→ Aim: Give the data below again, word for word.

→ Collected material:
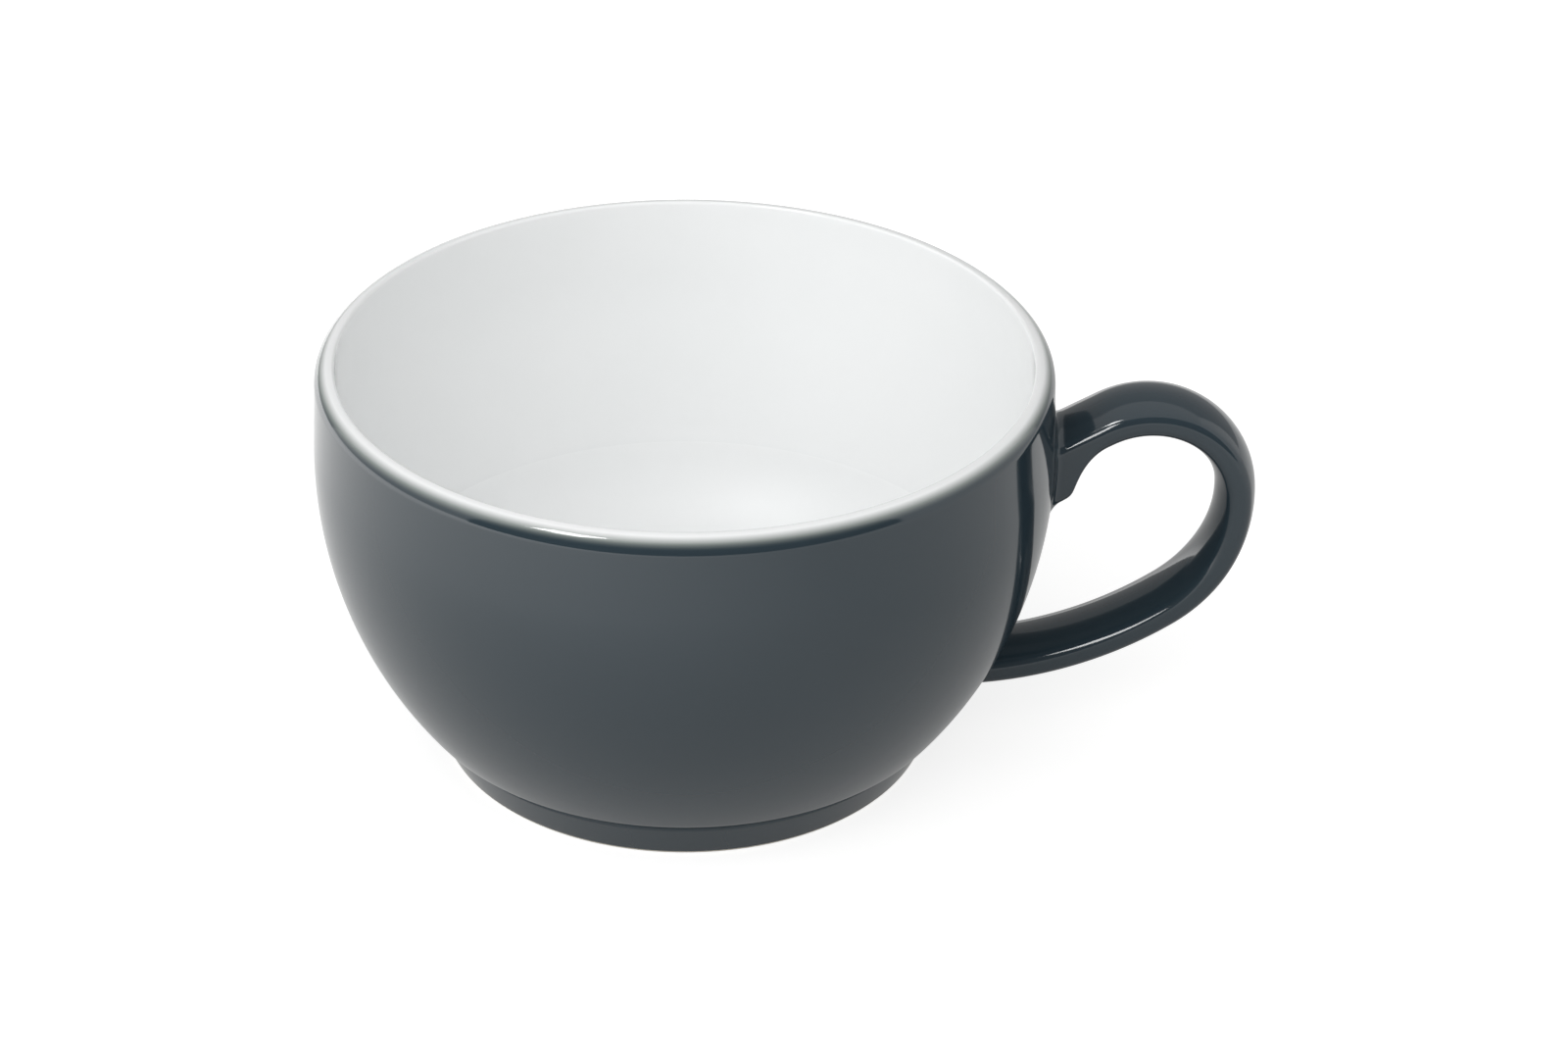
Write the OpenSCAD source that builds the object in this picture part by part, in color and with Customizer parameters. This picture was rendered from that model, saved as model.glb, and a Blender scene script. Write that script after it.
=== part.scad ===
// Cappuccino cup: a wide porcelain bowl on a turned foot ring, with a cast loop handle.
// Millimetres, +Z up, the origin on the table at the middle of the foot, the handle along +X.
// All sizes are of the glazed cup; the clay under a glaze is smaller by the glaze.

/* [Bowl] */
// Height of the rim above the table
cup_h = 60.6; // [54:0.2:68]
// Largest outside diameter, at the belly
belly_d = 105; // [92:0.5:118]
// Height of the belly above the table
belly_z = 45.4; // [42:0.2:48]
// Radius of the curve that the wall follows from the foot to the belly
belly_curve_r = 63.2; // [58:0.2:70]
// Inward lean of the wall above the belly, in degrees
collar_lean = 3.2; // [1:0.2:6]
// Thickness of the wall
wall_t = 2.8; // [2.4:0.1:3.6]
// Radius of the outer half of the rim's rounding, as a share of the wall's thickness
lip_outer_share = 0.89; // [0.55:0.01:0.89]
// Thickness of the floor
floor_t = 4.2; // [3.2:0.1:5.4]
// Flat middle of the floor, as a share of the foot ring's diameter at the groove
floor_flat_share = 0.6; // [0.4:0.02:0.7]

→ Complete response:
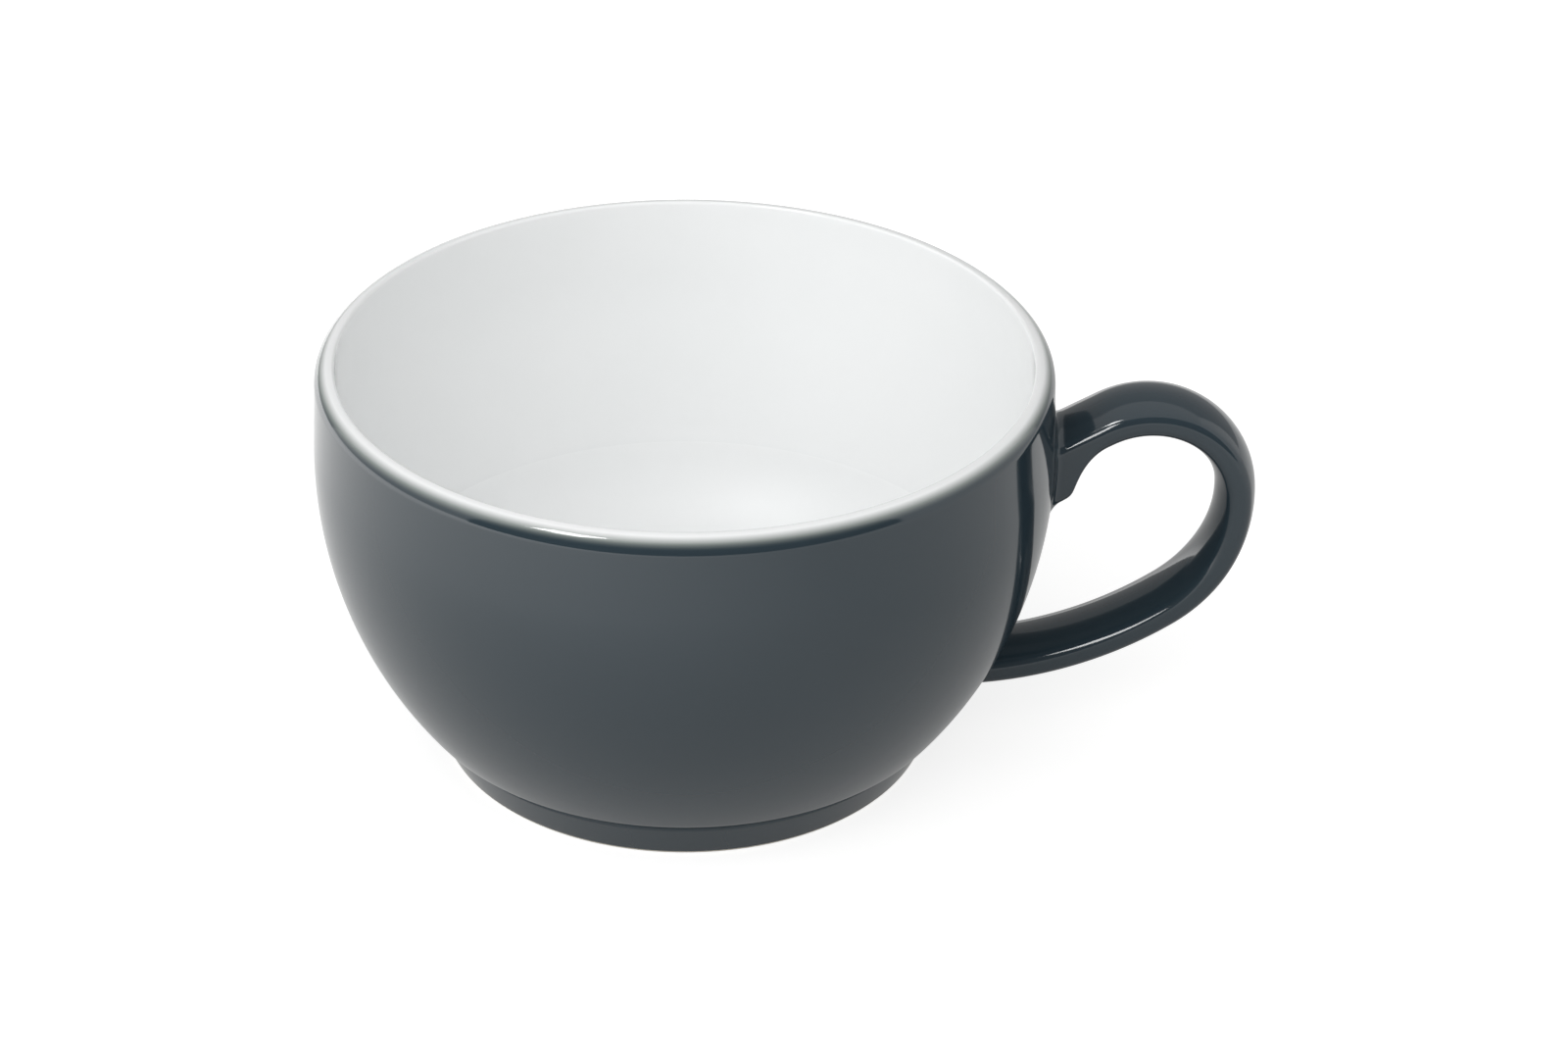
Write the OpenSCAD source that builds the object in this picture part by part, in color and with Customizer parameters. This picture was rendered from that model, saved as model.glb, and a Blender scene script. Write that script after it.
=== part.scad ===
// Cappuccino cup: a wide porcelain bowl on a turned foot ring, with a cast loop handle.
// Millimetres, +Z up, the origin on the table at the middle of the foot, the handle along +X.
// All sizes are of the glazed cup; the clay under a glaze is smaller by the glaze.

/* [Bowl] */
// Height of the rim above the table
cup_h = 60.6; // [54:0.2:68]
// Largest outside diameter, at the belly
belly_d = 105; // [92:0.5:118]
// Height of the belly above the table
belly_z = 45.4; // [42:0.2:48]
// Radius of the curve that the wall follows from the foot to the belly
belly_curve_r = 63.2; // [58:0.2:70]
// Inward lean of the wall above the belly, in degrees
collar_lean = 3.2; // [1:0.2:6]
// Thickness of the wall
wall_t = 2.8; // [2.4:0.1:3.6]
// Radius of the outer half of the rim's rounding, as a share of the wall's thickness
lip_outer_share = 0.89; // [0.55:0.01:0.89]
// Thickness of the floor
floor_t = 4.2; // [3.2:0.1:5.4]
// Flat middle of the floor, as a share of the foot ring's diameter at the groove
floor_flat_share = 0.6; // [0.4:0.02:0.7]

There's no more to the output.